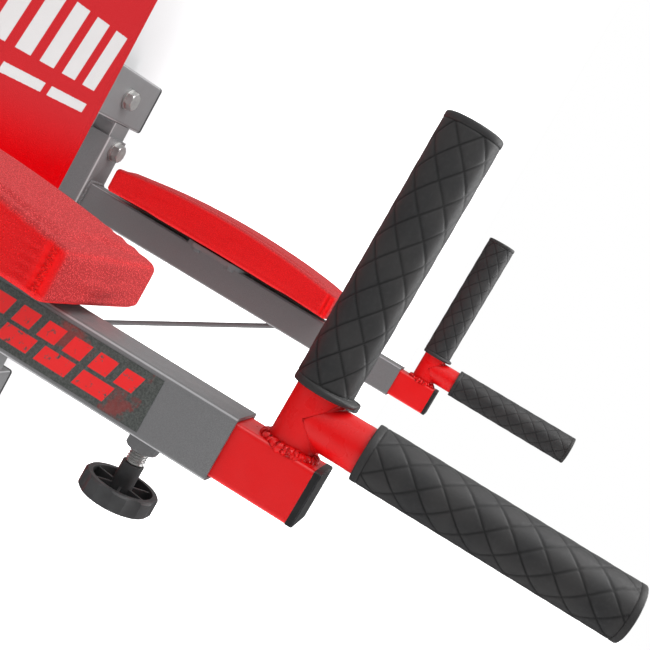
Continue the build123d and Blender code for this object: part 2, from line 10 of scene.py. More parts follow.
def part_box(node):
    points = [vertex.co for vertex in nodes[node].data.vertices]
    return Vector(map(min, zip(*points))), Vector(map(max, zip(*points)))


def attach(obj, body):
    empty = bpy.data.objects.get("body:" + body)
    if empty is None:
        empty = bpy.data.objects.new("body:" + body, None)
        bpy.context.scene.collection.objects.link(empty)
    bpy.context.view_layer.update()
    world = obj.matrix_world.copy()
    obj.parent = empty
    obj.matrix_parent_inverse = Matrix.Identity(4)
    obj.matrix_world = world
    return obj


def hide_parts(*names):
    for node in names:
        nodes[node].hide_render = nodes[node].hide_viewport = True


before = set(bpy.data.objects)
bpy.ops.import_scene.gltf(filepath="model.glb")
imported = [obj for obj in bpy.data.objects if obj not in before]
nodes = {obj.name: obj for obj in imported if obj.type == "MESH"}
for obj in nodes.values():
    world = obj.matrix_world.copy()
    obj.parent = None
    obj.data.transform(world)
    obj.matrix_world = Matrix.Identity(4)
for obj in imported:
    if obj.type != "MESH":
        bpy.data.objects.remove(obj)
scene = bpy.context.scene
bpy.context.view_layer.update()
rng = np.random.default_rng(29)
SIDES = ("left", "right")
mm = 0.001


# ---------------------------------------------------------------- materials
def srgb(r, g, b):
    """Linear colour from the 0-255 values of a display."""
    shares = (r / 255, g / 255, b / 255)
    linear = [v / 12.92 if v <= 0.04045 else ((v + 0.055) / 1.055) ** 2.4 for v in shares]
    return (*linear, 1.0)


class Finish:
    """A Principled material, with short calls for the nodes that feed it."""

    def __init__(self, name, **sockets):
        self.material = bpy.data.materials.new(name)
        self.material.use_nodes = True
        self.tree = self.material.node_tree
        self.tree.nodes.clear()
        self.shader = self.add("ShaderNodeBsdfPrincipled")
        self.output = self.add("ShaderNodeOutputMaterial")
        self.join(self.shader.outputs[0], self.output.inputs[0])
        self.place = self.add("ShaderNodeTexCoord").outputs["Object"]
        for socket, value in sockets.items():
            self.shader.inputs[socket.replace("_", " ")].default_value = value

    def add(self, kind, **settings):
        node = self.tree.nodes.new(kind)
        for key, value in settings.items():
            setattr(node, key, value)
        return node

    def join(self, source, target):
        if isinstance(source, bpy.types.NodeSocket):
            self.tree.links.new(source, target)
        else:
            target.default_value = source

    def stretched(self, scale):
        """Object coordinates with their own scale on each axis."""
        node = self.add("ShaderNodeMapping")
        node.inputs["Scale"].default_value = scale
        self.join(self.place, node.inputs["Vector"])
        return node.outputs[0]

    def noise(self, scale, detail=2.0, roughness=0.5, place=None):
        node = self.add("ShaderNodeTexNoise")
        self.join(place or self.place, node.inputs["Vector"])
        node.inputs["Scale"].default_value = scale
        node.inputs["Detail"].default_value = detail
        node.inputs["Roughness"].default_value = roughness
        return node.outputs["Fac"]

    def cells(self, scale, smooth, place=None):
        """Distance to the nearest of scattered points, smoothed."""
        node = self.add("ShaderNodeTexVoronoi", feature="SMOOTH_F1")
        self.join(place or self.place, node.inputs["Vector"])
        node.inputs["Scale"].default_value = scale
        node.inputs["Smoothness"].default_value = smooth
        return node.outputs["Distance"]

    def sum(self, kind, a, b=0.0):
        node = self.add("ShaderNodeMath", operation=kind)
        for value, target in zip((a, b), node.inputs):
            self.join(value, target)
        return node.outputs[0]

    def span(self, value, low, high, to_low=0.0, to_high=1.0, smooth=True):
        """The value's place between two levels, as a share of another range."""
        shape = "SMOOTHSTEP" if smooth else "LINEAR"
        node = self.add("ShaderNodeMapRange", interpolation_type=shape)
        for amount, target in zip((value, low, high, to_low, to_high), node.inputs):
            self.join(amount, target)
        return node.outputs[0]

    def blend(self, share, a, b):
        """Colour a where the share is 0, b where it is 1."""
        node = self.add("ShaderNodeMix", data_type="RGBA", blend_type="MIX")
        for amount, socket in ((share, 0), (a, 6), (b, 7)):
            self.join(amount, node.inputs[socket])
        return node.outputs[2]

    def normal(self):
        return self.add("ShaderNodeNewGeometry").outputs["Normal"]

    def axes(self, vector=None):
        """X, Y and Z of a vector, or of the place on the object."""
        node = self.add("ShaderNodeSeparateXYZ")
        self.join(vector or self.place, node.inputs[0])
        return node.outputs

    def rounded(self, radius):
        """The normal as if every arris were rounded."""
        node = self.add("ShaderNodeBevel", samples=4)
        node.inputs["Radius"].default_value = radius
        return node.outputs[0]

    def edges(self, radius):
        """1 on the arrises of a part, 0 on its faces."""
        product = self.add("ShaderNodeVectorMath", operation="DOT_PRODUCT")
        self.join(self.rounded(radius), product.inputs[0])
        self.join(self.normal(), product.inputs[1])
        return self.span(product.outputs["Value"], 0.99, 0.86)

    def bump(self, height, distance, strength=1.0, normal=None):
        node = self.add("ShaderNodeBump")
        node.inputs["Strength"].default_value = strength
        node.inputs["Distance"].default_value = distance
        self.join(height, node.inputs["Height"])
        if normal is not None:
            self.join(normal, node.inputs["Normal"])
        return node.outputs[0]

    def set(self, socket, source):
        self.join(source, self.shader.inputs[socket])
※
_Problem description_
Report how many lines of the listing hold the string "points", giving only the number.

_Solution for this task_
3